→ **What you are asked to do**: What follows is a listing. Return every line of it exactly.
Start
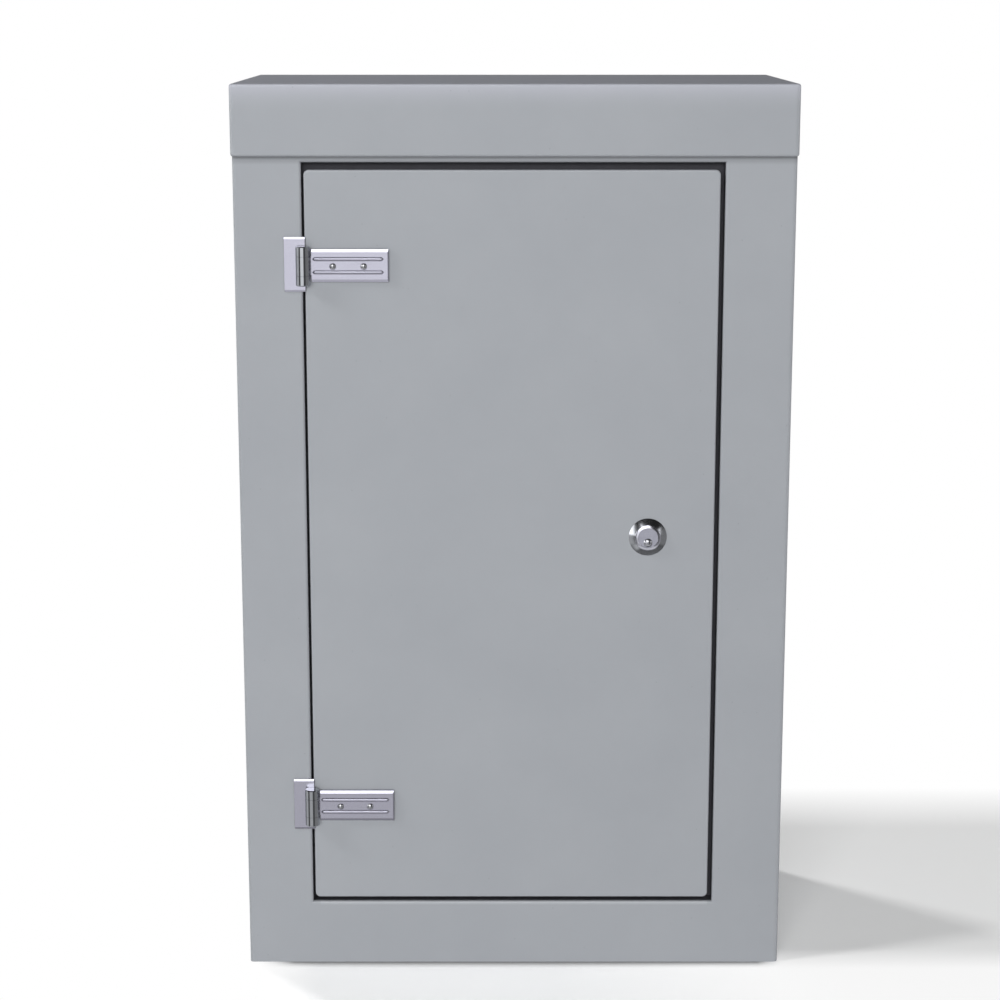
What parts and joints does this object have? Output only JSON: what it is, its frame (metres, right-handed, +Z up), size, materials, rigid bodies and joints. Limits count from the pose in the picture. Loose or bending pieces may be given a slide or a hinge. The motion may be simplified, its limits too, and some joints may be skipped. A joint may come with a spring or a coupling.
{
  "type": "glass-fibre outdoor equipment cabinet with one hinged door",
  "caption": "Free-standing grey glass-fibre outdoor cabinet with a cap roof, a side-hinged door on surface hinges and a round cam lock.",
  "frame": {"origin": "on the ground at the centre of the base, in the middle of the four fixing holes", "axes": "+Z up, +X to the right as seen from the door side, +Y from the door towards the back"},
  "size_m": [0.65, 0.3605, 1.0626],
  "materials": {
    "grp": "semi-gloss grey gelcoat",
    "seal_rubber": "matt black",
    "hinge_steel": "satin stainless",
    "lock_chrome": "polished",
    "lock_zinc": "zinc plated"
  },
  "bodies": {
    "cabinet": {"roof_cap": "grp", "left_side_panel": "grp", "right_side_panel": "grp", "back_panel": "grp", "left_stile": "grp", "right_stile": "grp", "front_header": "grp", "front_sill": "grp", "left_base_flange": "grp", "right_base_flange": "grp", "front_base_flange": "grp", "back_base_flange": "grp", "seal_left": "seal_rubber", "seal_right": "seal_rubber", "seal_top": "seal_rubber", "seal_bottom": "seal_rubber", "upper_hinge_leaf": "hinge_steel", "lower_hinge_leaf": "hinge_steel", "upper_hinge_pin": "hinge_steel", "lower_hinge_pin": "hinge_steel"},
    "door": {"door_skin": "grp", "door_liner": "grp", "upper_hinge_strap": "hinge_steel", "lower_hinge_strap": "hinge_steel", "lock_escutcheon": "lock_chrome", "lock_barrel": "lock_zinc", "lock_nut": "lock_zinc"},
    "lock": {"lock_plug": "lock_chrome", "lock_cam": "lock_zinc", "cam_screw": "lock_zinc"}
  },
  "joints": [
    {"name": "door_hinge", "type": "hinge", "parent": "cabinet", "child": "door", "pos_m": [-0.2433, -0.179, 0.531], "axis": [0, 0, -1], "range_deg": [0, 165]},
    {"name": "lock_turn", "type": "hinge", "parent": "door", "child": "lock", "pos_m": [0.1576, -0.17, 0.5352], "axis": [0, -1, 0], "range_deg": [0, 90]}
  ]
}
End
→ **Task output**:
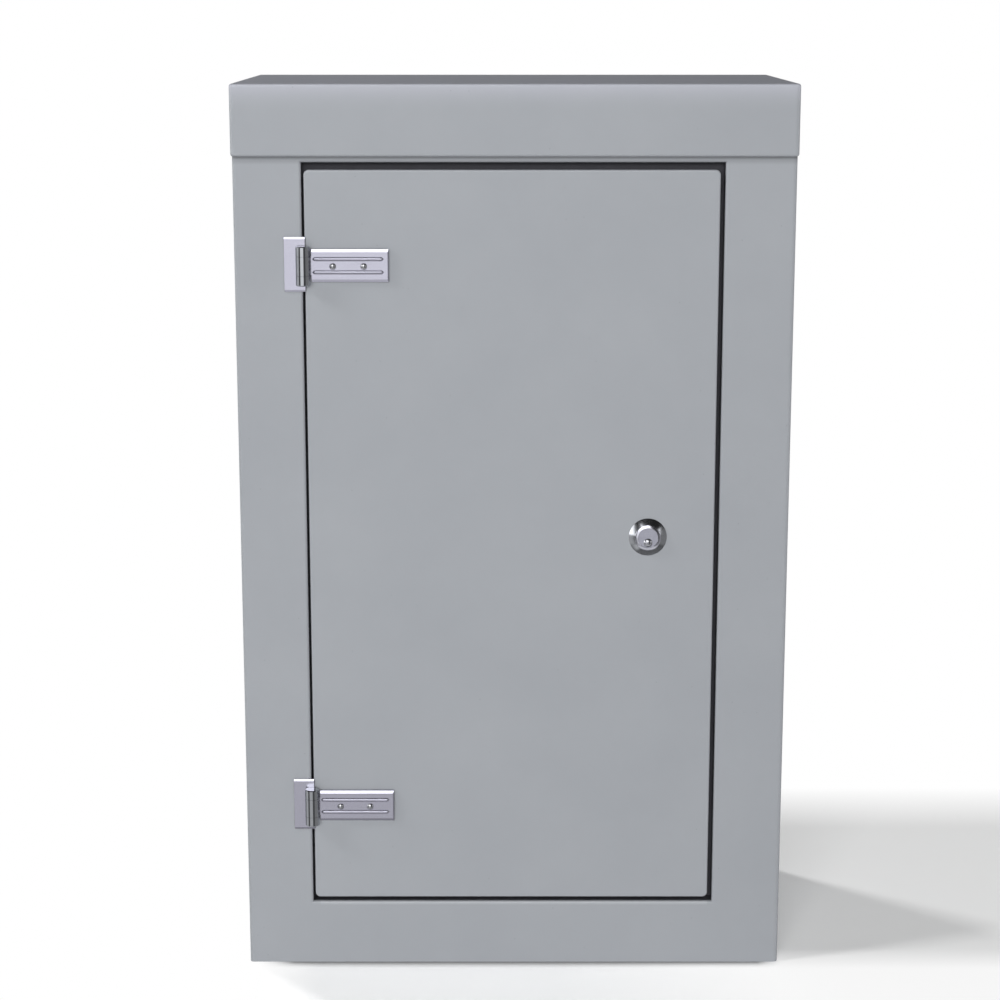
What parts and joints does this object have? Output only JSON: what it is, its frame (metres, right-handed, +Z up), size, materials, rigid bodies and joints. Limits count from the pose in the picture. Loose or bending pieces may be given a slide or a hinge. The motion may be simplified, its limits too, and some joints may be skipped. A joint may come with a spring or a coupling.
{
  "type": "glass-fibre outdoor equipment cabinet with one hinged door",
  "caption": "Free-standing grey glass-fibre outdoor cabinet with a cap roof, a side-hinged door on surface hinges and a round cam lock.",
  "frame": {"origin": "on the ground at the centre of the base, in the middle of the four fixing holes", "axes": "+Z up, +X to the right as seen from the door side, +Y from the door towards the back"},
  "size_m": [0.65, 0.3605, 1.0626],
  "materials": {
    "grp": "semi-gloss grey gelcoat",
    "seal_rubber": "matt black",
    "hinge_steel": "satin stainless",
    "lock_chrome": "polished",
    "lock_zinc": "zinc plated"
  },
  "bodies": {
    "cabinet": {"roof_cap": "grp", "left_side_panel": "grp", "right_side_panel": "grp", "back_panel": "grp", "left_stile": "grp", "right_stile": "grp", "front_header": "grp", "front_sill": "grp", "left_base_flange": "grp", "right_base_flange": "grp", "front_base_flange": "grp", "back_base_flange": "grp", "seal_left": "seal_rubber", "seal_right": "seal_rubber", "seal_top": "seal_rubber", "seal_bottom": "seal_rubber", "upper_hinge_leaf": "hinge_steel", "lower_hinge_leaf": "hinge_steel", "upper_hinge_pin": "hinge_steel", "lower_hinge_pin": "hinge_steel"},
    "door": {"door_skin": "grp", "door_liner": "grp", "upper_hinge_strap": "hinge_steel", "lower_hinge_strap": "hinge_steel", "lock_escutcheon": "lock_chrome", "lock_barrel": "lock_zinc", "lock_nut": "lock_zinc"},
    "lock": {"lock_plug": "lock_chrome", "lock_cam": "lock_zinc", "cam_screw": "lock_zinc"}
  },
  "joints": [
    {"name": "door_hinge", "type": "hinge", "parent": "cabinet", "child": "door", "pos_m": [-0.2433, -0.179, 0.531], "axis": [0, 0, -1], "range_deg": [0, 165]},
    {"name": "lock_turn", "type": "hinge", "parent": "door", "child": "lock", "pos_m": [0.1576, -0.17, 0.5352], "axis": [0, -1, 0], "range_deg": [0, 90]}
  ]
}